### Data section ###

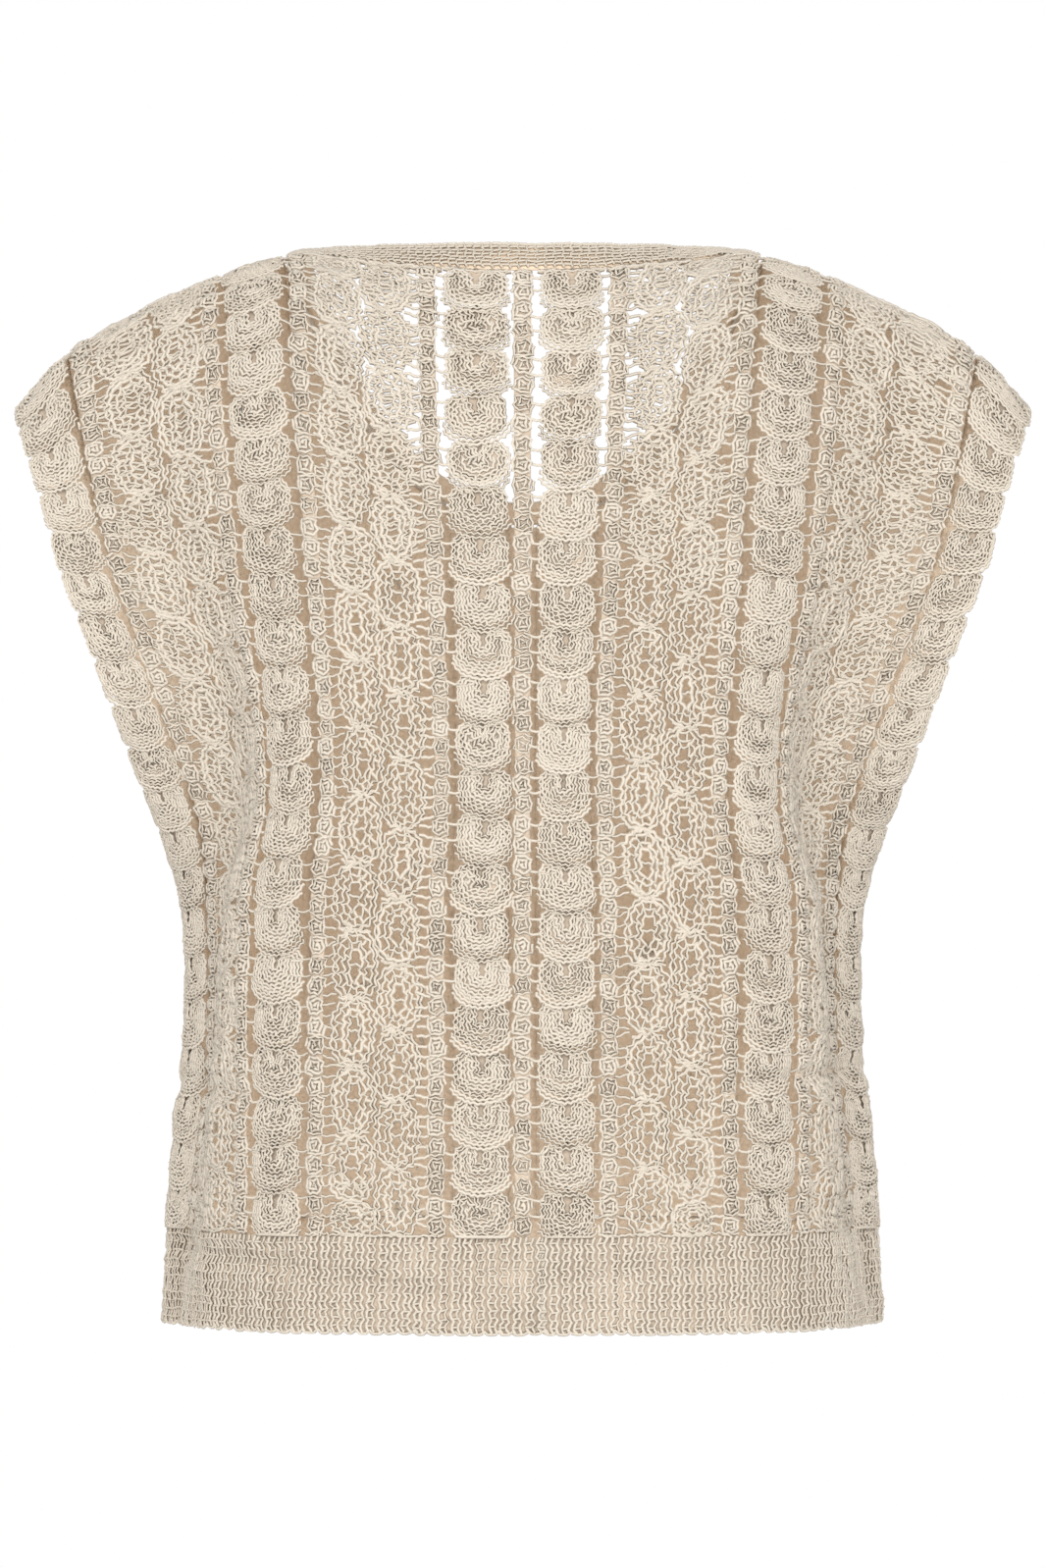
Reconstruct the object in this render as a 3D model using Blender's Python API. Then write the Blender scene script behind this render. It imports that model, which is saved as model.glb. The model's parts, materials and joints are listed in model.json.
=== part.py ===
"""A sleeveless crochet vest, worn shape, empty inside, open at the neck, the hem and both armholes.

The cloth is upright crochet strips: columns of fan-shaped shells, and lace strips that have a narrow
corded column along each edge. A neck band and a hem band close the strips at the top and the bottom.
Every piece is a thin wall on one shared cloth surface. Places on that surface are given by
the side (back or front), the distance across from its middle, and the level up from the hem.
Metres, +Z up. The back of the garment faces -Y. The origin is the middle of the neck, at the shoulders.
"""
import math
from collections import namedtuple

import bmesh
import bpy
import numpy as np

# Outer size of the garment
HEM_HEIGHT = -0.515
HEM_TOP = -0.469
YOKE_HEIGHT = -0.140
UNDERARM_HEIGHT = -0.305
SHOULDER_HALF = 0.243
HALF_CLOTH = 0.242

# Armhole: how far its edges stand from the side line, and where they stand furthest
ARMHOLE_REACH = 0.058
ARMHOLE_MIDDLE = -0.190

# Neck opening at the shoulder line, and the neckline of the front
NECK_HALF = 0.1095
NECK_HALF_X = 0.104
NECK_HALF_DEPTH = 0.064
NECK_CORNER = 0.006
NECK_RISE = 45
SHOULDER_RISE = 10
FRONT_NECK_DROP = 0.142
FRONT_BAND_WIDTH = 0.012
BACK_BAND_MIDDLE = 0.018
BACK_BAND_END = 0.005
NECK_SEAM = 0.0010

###

» **Given exercise**: Search the data for the string "that" and copy each line where it appears.

» **Response to this task**:
Reconstruct the object in this render as a 3D model using Blender's Python API. Then write the Blender scene script behind this render. It imports that model, which is saved as model.glb. The model's parts, materials and joints are listed in model.json.
The cloth is upright crochet strips: columns of fan-shaped shells, and lace strips that have a narrow
Every piece is a thin wall on one shared cloth surface. Places on that surface are given by